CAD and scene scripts
• • • • •
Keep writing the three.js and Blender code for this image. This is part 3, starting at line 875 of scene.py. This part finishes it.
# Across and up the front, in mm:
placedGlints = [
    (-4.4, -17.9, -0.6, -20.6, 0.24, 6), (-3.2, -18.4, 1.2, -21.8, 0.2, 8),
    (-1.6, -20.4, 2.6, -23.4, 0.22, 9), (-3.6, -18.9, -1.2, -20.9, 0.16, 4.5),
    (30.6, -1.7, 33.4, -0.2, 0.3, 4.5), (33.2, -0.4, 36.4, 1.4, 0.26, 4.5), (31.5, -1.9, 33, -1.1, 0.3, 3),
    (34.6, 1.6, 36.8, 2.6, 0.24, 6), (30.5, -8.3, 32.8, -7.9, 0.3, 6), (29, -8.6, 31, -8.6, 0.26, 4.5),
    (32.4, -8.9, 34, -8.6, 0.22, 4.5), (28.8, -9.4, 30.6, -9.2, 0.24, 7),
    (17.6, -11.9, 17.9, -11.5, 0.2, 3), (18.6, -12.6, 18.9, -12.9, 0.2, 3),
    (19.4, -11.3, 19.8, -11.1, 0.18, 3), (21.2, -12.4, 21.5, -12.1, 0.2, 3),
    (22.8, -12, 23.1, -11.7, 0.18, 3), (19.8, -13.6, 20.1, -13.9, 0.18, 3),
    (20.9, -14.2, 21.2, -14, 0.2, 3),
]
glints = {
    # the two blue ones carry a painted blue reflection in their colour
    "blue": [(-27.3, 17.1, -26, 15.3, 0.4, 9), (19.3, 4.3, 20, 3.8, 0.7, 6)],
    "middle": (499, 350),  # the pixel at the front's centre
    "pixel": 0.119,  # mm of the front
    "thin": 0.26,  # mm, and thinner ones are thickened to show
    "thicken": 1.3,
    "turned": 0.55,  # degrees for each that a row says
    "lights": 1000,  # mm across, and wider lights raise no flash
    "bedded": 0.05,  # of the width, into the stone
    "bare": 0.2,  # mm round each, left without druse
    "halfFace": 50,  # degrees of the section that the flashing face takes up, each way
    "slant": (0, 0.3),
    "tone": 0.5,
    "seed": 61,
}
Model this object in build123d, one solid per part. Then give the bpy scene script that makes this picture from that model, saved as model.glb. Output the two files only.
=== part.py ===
• • • • •
# Requirements:
Nothing should be left out: return all of the records exactly.

# Response to the exercise:
Keep writing the three.js and Blender code for this image. This is part 3, starting at line 875 of scene.py. This part finishes it.
# Across and up the front, in mm:
placedGlints = [
    (-4.4, -17.9, -0.6, -20.6, 0.24, 6), (-3.2, -18.4, 1.2, -21.8, 0.2, 8),
    (-1.6, -20.4, 2.6, -23.4, 0.22, 9), (-3.6, -18.9, -1.2, -20.9, 0.16, 4.5),
    (30.6, -1.7, 33.4, -0.2, 0.3, 4.5), (33.2, -0.4, 36.4, 1.4, 0.26, 4.5), (31.5, -1.9, 33, -1.1, 0.3, 3),
    (34.6, 1.6, 36.8, 2.6, 0.24, 6), (30.5, -8.3, 32.8, -7.9, 0.3, 6), (29, -8.6, 31, -8.6, 0.26, 4.5),
    (32.4, -8.9, 34, -8.6, 0.22, 4.5), (28.8, -9.4, 30.6, -9.2, 0.24, 7),
    (17.6, -11.9, 17.9, -11.5, 0.2, 3), (18.6, -12.6, 18.9, -12.9, 0.2, 3),
    (19.4, -11.3, 19.8, -11.1, 0.18, 3), (21.2, -12.4, 21.5, -12.1, 0.2, 3),
    (22.8, -12, 23.1, -11.7, 0.18, 3), (19.8, -13.6, 20.1, -13.9, 0.18, 3),
    (20.9, -14.2, 21.2, -14, 0.2, 3),
]
glints = {
    # the two blue ones carry a painted blue reflection in their colour
    "blue": [(-27.3, 17.1, -26, 15.3, 0.4, 9), (19.3, 4.3, 20, 3.8, 0.7, 6)],
    "middle": (499, 350),  # the pixel at the front's centre
    "pixel": 0.119,  # mm of the front
    "thin": 0.26,  # mm, and thinner ones are thickened to show
    "thicken": 1.3,
    "turned": 0.55,  # degrees for each that a row says
    "lights": 1000,  # mm across, and wider lights raise no flash
    "bedded": 0.05,  # of the width, into the stone
    "bare": 0.2,  # mm round each, left without druse
    "halfFace": 50,  # degrees of the section that the flashing face takes up, each way
    "slant": (0, 0.3),
    "tone": 0.5,
    "seed": 61,
}
Model this object in build123d, one solid per part. Then give the bpy scene script that makes this picture from that model, saved as model.glb. Output the two files only.
=== part.py ===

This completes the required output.